Copy, without any alteration, the lines from the one that includes "0.56), 0.9, 0.3))" up to and including the one that includes "obj.matrix_world = world".

## RECORDED DATA:
────────────────
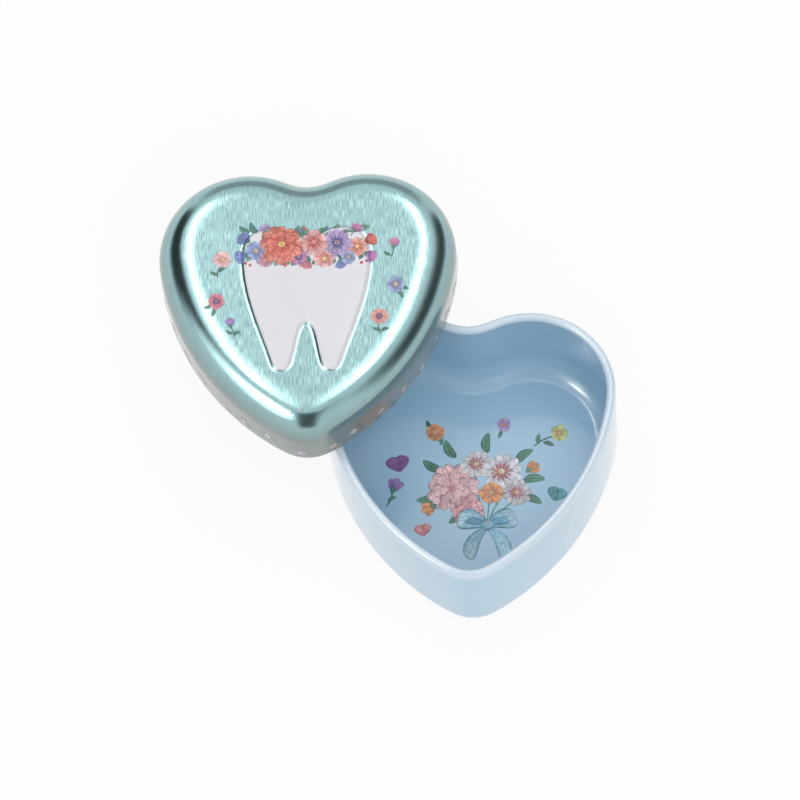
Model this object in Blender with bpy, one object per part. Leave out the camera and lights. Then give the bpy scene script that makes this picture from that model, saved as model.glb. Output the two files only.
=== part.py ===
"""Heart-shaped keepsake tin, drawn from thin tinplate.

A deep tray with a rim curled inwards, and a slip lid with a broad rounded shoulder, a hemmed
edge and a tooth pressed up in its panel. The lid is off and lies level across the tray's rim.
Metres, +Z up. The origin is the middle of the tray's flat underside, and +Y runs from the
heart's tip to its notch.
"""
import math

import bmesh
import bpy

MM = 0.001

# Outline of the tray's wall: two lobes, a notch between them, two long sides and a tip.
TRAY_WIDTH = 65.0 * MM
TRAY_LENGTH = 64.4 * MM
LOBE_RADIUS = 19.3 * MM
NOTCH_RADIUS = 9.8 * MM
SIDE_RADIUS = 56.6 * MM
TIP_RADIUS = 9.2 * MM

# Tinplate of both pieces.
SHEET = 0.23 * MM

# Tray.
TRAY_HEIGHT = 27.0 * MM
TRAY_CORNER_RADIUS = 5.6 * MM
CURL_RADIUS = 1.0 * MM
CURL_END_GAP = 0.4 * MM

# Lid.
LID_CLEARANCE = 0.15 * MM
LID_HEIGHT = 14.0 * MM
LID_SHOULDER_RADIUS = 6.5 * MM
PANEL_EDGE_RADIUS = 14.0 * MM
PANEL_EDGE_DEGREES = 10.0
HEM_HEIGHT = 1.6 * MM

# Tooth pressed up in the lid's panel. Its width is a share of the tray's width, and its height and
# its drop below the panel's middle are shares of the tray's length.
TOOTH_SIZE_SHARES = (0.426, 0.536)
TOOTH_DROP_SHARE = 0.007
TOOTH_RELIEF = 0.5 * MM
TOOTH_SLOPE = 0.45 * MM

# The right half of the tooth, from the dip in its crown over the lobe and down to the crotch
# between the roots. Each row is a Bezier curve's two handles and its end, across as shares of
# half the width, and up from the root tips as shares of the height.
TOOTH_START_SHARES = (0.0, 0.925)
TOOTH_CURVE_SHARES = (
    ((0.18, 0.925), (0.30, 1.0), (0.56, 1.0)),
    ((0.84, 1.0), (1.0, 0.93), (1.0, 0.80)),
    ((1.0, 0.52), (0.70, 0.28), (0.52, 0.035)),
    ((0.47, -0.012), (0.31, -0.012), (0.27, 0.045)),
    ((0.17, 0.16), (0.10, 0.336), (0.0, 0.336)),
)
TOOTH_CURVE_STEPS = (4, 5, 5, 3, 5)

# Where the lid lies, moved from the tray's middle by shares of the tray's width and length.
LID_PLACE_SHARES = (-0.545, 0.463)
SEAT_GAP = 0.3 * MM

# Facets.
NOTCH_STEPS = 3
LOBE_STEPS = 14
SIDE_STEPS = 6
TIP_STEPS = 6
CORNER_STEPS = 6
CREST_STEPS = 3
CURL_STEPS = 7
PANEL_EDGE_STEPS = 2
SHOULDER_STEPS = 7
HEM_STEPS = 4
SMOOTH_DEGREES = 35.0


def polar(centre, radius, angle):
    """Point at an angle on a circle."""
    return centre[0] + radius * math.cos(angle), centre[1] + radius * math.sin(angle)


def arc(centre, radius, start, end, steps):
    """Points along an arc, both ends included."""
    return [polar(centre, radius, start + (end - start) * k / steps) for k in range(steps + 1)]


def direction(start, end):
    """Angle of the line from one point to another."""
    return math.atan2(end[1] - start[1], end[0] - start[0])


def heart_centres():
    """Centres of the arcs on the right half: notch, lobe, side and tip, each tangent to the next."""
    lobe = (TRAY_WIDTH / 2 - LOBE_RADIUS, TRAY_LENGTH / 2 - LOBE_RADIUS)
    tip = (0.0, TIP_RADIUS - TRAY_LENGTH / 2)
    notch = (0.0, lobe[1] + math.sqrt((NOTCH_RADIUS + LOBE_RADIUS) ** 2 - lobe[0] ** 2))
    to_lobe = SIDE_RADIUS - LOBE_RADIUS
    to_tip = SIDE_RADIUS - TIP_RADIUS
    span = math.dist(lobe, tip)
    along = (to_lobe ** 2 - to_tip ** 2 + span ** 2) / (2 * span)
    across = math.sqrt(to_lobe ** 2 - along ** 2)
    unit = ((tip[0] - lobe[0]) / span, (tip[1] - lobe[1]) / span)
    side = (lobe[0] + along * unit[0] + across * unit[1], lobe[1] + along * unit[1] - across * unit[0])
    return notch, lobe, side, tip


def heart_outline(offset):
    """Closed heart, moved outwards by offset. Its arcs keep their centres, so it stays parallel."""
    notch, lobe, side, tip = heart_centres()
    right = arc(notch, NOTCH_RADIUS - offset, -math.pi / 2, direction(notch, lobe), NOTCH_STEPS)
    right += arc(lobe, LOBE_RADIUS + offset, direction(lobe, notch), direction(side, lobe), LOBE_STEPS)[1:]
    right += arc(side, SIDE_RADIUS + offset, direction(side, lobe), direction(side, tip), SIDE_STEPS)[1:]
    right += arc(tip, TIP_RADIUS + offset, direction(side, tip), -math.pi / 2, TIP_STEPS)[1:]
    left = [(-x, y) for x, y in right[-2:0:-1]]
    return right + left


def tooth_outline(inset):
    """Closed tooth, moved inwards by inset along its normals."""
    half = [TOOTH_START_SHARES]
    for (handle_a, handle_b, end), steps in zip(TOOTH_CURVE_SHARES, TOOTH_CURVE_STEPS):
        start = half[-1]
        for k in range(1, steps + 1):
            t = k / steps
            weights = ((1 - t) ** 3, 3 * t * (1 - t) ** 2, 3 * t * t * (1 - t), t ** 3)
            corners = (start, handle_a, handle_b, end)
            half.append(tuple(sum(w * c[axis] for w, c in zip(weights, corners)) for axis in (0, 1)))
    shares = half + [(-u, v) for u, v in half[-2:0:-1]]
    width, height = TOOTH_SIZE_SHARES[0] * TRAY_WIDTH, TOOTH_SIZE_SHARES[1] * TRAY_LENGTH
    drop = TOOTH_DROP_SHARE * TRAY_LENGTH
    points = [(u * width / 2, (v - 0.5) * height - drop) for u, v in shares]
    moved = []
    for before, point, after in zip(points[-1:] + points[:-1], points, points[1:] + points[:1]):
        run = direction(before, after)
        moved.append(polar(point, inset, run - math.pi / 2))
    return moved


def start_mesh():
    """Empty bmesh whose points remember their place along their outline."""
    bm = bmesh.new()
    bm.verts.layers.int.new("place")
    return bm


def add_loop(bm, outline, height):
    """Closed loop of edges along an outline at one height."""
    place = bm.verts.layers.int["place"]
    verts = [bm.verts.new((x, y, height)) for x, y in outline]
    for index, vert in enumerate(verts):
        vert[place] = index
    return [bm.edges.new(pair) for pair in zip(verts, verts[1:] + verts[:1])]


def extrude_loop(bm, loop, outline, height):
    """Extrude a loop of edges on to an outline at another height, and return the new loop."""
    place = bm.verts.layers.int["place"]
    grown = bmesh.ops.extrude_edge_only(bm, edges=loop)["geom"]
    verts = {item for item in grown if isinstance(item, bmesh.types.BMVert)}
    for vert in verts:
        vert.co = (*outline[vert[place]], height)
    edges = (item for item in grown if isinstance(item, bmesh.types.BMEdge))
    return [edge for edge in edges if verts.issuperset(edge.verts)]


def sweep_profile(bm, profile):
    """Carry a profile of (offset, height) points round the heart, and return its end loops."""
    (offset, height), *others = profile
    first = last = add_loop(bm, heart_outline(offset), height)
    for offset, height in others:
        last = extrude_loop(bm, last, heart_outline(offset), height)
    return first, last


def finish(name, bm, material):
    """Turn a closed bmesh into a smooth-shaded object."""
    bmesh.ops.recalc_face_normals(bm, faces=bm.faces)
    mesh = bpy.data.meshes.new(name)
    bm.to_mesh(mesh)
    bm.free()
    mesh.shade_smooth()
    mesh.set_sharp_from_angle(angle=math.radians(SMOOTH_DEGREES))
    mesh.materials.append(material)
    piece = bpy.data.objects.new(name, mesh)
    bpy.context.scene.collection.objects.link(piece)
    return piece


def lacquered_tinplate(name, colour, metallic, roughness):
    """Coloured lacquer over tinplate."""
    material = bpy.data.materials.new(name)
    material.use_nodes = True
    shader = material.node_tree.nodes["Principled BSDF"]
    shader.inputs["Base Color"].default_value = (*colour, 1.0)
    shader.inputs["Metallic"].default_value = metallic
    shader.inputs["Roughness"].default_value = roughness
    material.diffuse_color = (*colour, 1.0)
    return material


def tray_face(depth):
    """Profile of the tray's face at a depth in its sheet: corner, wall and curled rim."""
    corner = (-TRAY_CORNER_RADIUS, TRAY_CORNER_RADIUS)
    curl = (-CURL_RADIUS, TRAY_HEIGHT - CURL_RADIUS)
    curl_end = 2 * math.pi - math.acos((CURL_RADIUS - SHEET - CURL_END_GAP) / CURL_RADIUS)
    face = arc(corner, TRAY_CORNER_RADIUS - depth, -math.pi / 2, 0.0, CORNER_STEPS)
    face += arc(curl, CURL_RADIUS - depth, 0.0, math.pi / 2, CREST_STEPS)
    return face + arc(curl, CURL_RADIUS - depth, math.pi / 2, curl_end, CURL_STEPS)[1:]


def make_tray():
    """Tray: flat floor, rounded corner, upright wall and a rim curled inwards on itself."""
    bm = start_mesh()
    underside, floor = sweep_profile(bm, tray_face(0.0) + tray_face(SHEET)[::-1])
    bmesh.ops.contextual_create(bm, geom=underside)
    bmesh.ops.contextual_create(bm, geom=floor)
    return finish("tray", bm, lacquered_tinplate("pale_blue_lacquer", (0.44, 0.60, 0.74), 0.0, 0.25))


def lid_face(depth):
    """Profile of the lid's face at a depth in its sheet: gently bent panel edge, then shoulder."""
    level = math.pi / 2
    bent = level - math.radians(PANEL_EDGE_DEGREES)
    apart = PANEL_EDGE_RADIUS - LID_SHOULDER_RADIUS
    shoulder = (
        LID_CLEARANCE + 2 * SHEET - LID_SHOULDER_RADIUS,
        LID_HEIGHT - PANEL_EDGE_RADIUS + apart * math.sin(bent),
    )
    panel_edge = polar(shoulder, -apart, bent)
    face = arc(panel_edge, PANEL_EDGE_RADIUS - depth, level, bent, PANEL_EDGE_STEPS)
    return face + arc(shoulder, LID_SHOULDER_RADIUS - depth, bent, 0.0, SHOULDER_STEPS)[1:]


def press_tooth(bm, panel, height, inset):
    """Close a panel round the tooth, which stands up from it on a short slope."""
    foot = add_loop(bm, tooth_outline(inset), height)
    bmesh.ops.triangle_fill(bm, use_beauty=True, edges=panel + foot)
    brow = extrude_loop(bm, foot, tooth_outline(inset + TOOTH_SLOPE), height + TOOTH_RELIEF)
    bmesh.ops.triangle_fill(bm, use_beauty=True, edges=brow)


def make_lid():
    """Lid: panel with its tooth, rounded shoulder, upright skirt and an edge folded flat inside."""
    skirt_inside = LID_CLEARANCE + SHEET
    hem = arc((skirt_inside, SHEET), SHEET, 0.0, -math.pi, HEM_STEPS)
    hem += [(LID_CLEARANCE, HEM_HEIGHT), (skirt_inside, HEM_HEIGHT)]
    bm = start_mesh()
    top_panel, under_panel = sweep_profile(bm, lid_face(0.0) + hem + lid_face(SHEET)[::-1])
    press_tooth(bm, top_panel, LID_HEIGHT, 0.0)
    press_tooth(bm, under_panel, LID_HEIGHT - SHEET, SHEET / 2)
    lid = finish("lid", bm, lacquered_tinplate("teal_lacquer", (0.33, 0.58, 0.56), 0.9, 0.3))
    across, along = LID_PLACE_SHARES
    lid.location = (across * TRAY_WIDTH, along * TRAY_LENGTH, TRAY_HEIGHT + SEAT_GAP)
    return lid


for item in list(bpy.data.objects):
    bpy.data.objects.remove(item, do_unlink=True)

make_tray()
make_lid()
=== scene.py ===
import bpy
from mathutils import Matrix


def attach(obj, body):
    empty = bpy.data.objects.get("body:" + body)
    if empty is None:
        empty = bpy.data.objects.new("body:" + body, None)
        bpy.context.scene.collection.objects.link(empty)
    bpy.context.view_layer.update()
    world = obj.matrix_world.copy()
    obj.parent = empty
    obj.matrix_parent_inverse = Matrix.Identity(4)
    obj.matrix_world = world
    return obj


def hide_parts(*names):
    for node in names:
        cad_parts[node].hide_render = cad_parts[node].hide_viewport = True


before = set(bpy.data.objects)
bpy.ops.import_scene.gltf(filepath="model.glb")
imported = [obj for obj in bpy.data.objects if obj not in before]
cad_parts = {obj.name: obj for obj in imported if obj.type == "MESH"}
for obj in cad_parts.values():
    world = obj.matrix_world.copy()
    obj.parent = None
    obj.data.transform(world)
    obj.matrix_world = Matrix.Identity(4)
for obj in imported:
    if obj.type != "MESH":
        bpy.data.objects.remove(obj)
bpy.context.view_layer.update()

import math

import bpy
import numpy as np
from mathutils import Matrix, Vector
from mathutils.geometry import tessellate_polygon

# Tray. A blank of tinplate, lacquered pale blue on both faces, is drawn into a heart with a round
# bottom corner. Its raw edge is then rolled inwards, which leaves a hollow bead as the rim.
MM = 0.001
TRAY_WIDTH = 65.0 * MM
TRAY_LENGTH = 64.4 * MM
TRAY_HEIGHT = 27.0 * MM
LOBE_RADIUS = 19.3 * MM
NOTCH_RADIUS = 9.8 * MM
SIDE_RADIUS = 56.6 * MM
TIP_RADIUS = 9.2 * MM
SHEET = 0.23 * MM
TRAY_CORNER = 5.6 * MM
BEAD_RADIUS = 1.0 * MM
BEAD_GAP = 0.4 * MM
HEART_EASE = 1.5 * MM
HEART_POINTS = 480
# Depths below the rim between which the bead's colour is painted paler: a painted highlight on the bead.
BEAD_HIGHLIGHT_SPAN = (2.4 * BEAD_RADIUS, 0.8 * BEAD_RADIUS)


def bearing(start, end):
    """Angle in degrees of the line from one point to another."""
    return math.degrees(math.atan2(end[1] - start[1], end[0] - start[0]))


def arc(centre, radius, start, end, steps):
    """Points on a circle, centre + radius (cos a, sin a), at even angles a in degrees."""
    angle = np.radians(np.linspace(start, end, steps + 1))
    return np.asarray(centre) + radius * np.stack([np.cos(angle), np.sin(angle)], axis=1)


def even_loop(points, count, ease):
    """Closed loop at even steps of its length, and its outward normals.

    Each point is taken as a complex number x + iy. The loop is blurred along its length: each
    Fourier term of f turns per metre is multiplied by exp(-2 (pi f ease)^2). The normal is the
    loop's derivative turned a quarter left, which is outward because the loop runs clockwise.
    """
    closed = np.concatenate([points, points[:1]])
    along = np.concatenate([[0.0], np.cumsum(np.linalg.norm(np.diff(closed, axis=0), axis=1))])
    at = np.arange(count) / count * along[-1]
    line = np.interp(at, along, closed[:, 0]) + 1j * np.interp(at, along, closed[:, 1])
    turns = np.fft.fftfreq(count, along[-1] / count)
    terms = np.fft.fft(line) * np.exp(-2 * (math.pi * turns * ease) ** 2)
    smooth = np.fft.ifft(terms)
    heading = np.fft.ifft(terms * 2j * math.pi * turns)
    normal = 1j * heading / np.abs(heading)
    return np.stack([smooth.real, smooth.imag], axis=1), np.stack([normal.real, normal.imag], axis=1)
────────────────
## SOLUTION BELOW:
    lid = finish("lid", bm, lacquered_tinplate("teal_lacquer", (0.33, 0.58, 0.56), 0.9, 0.3))
    across, along = LID_PLACE_SHARES
    lid.location = (across * TRAY_WIDTH, along * TRAY_LENGTH, TRAY_HEIGHT + SEAT_GAP)
    return lid


for item in list(bpy.data.objects):
    bpy.data.objects.remove(item, do_unlink=True)

make_tray()
make_lid()
=== scene.py ===
import bpy
from mathutils import Matrix


def attach(obj, body):
    empty = bpy.data.objects.get("body:" + body)
    if empty is None:
        empty = bpy.data.objects.new("body:" + body, None)
        bpy.context.scene.collection.objects.link(empty)
    bpy.context.view_layer.update()
    world = obj.matrix_world.copy()
    obj.parent = empty
    obj.matrix_parent_inverse = Matrix.Identity(4)
    obj.matrix_world = world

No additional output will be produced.